Added after 20 minutes:

ok, i wrote a little test program to find out what's happening.

unsigned int k, z;
unsigned char i , j ,x, y;

{
x = 122;
i = 122;

for (y = 0;y < 8; y++)
{
z = x * y;
putchar( z >> 8 );
putchar( z & 0x00FF);
}

// output was: 0000, 007A, 00F4, 006E, 00E8, 0062, 00DC, 0056

z = 122;

for (j = 0;j < 8; j++)
{
k = z * j;
putchar( k >> 8 );
putchar( k & 0x00FF);
}
}

// output was: 0000, 007A, 00F4, 016E, 01E8, 0262, 02DC, 0356


It seems that one of the two variables needs to be an int, it doesn't matter wich one.
Does the compiler use the variables also for temporary storage?
 

Re: Basic C question.

int = uchar * uchar;
when compiler sees this *, it does multiplication & the result is of type uchar (8bits value) & I think 3*122 needs more than 8bits storage. what the compiler will do in this case it will truncate the most significant bits & keep only the 8least ones.
For assignment , It find LHS is unsigned int so it will expand the uchar to uint by zeros.

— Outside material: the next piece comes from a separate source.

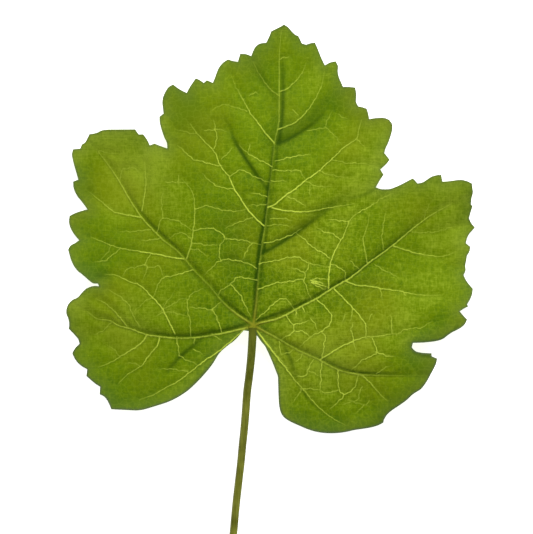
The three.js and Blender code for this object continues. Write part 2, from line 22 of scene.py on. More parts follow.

Thats why the result differed.
To over come you should cast one of the multiplication operands to the result type in order to promote the other opernad to the result type & keeps the truncated data before.
Regards,
Amraldo.
 

Basic C question.

Sounds like your compiler is not ANSI C compliant. It should automatically promote your two unsigned char values to int before it multiplies them.

The CodeVisionAVR 1.24.7 user manual describes a compiler setting "promote char to int" for ANSI compatibility. Try it.